Bien que les années suivantes aient montré des signes de reprise avec des taux de croissance du PIB de 4,4 % en 2021 et 2,4 % en 2022, réduisant le taux d’endettement respectivement de 3,14 % et 1,77 %, cette tendance n’a pas suffi à inverser la courbe de l’endettement. En 2022, la situation s’est stabilisée, mais reste préoccupante.

Les déficits budgétaires récurrents ont largement contribué à cette hausse de la dette. En 2014 et 2015, ils avaient été les principaux moteurs de l’augmentation de l’endettement, une tendance qui s’est poursuivie, bien que la politique d’austérité menée par le gouvernement en 2018 ait permis une réduction temporaire du déficit. 

Toutefois, depuis lors, les déficits initiaux du budget (comprenant dons et emprunts du Trésor) ont continué d’alimenter la dette, avec des hausses respectives de 5,89 % en 2020, 4,96 % en 2021 et 3,46 % du PIB en 2022. En comparaison, la période 2015-2019 avait enregistré un taux moyen annuel de 2,11 %. De plus, les fluctuations du taux de change ont exacerbé cette situation, augmentant la dette publique de 0,72 % du PIB en 2022.

Le poids de la dévaluation du dinar…

L’une des raisons majeures de cette évolution inquiétante est la dévaluation du dinar tunisien, particulièrement visible entre 2016 et 2018, après la mise en œuvre d’une politique de dévaluation imposée par le FMI dans le cadre du programme de prêt du Mécanisme Elargi de Crédit (EFF). Cette dévaluation a eu un impact direct sur l’endettement extérieur, augmentant l’encours de la dette extérieure de 18 746 millions de dinars entre 2016 et 2018. En 2018, la dette extérieure représentait 78 % du PIB, contre 55 % en 2015.

Lorsque la monnaie nationale se déprécie, le montant de la dette libellée en devises étrangères augmente, alourdissant ainsi le fardeau financier. En Tunisie, une grande part des échanges commerciaux est effectuée en euro, ce qui expose particulièrement le pays aux fluctuations du taux de change entre le dinar et l’euro. En 2017, par exemple, l’euro représentait 59,7 % des exportations et 48,7 % des importations, tandis que 50,4 % de la dette extérieure était libellée en euro.

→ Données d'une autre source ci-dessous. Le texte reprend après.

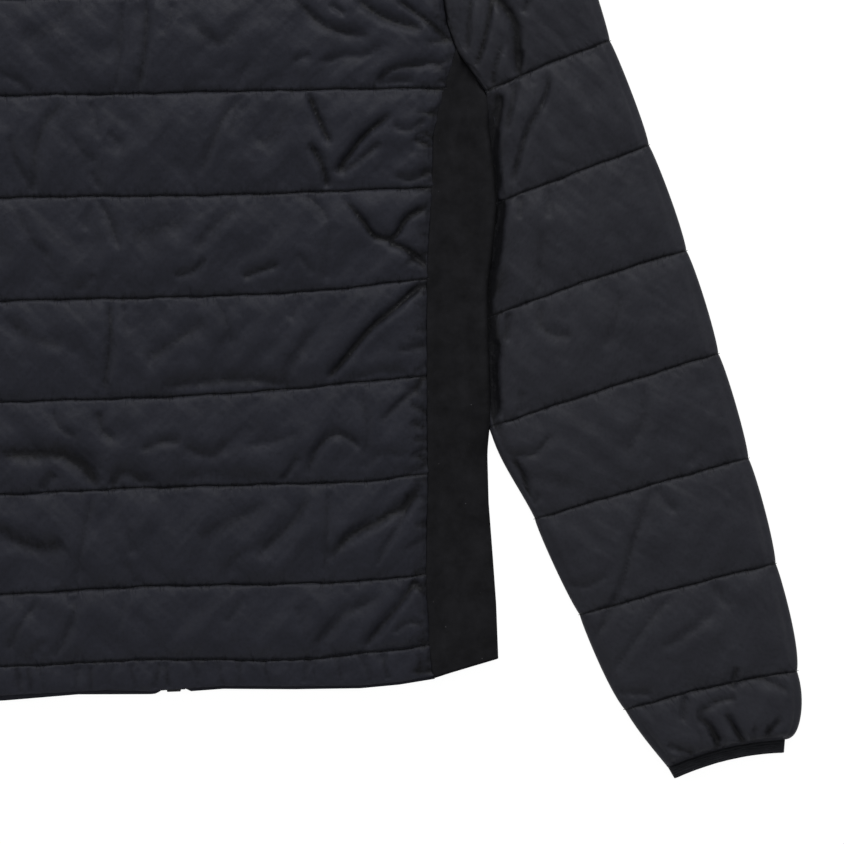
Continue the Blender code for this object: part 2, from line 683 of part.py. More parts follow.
def make_pull_tab(finish):
    """Tab lying along the zip towards the hem, with its barrel round the slider's pin."""
    hinge_y = SLIDER_BOTTOM_Y + SLIDER_LENGTH / 2
    barrel = rod("pull_tab", (hinge_y, HINGE_Z), BARREL_RADIUS, BARREL_HALF, finish)
    neck_y = hinge_y - TAB_NECK
    foot_y = hinge_y - TAB_LENGTH
    ease = TAB_HALF / 2
    outline = [(-ease, foot_y), (ease, foot_y), (TAB_HALF, foot_y + ease), (TAB_HALF, neck_y),
               (BARREL_HALF, neck_y), (BARREL_HALF, hinge_y), (-BARREL_HALF, hinge_y),
               (-BARREL_HALF, neck_y), (-TAB_HALF, neck_y), (-TAB_HALF, foot_y + ease)]
    blade = slab("tab_blade", outline, TAB_BOTTOM, TAB_TOP, finish)
    combine(barrel, "UNION", [blade])
    eye = rod("tab_eye", (hinge_y, HINGE_Z), EYE_RADIUS, BARREL_HALF + 1.0, finish)
    return combine(barrel, "DIFFERENCE", [eye])


def build():
    for old in list(bpy.data.objects):
        bpy.data.objects.remove(old)
    quilt = material("navy_quilt", NAVY, 0.55)
    stretch = material("black_stretch", BLACK_STRETCH, 0.85)
    elastic = material("black_elastic", BLACK_ELASTIC, 0.8)
    tape = material("black_tape", BLACK_TAPE, 0.75)
    metal = material("painted_metal", GUNMETAL, 0.4, 0.8)
    make_back(quilt)
    make_front("front_panel_right", 1, quilt)
    make_front("front_panel_left", -1, quilt)
    mirrored(make_side_panel(stretch), "side_panel_left")
    mirrored(make_sleeve(quilt), "sleeve_left")
    mirrored(make_binding(elastic), "cuff_left")
    make_collar(quilt)
    make_zip_tape("zip_tape_right", 1, tape)
    make_zip_tape("zip_tape_left", -1, tape)
    make_zip_box(tape)
    make_slider(metal)
    make_pull_tab(metal)


build()
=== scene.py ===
"""Looks of a quilted jacket, laid face down on a table with its back up.

Plan sizes are in millimetres from the middle of the back hem, as a cutter would give them:
X to the wearer's right, Y from the hem to the collar, Z up from the table.
"""
from math import cos, pi, radians, sin

import bmesh
import bpy
import numpy as np
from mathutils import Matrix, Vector


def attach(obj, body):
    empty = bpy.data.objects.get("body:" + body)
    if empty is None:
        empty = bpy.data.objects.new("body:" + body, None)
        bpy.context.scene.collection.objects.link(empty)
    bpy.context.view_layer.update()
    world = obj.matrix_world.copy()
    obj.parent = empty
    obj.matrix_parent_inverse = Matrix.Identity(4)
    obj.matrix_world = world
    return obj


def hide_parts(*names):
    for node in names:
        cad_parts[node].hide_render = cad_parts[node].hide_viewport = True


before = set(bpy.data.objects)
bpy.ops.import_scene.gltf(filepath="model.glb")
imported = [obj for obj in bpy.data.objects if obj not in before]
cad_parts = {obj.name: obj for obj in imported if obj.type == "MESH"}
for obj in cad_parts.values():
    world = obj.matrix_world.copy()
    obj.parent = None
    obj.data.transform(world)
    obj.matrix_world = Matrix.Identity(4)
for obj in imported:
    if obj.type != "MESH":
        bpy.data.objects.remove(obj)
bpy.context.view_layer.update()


# ---- Camera, table and light -------------------------------------------------------------
# A flat lay is shot from straight above, over the lower right part of the back. The table is
# white, and large soft boxes at its four sides fill the shadows, the one above the collar most.

# In metres, in the part's own frame
VIEW_CENTRE = (0.1945, -0.1375)
VIEW_WIDTH = 0.58207
VIEW_TURN = -2.2                  # the garment lies turned by this many degrees
VIEW_LEVEL = 0.01                 # near the back's upper face, where the view has that width
CAMERA_HEIGHT = 2.2               # over that level
SENSOR = 36.0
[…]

Ainsi, toute dépréciation du dinar entraîne une hausse du coût de la dette en monnaie locale, aggravant le déficit budgétaire et alourdissant la charge financière de l’État.

Dans le même sillage, le document ajoute qu’étant donné que les échanges commerciaux extérieurs sont majoritairement effectués en euro, la Tunisie est particulièrement vulnérable aux fluctuations du taux de change entre le dinar et l’euro. En outre, une proportion significative de la dette extérieure étant libellée en euro, toute dépréciation du dinar entraîne une augmentation du coût de la dette en monnaie locale (dinar). “Cette situation entraîne une aggravation du déficit budgétaire et un alourdissement de la charge financière pour l’État… De plus, le déficit budgétaire chronique augmente systématiquement l’encours de la dette, car l’État doit continuer à emprunter pour financer ses déficits, ce qui accentue la pression financière sur le pays à long terme. Or la monnaie européenne s’est fortement appréciée par rapport au dinar tunisien pendant la période de l’implémentation de la politique de la dévaluation du dinar et durant laquelle la Banque Centrale de Tunisie a adopté un régime de change flexible laissant le dinar fluctuer selon la volonté des forces du marché”, indique le document. 

Le document ajoute que la monnaie nationale a perdu 50% de sa valeur pendant la période d’implémentation de la politique de dévaluation du dinar. La dépréciation a atteint 77% au cours des années 2011-2023 par rapport à l’Euro, soit un glissement annuel moyen de 4.5% sur treize ans. 

Ainsi, l’évolution de l’endettement tunisien révèle des défis structurels importants, où les déficits budgétaires chroniques, la dépréciation du dinar et la gestion de la dette extérieure se conjuguent pour créer une pression financière de plus en plus lourde sur l’État et l’économie tunisienne.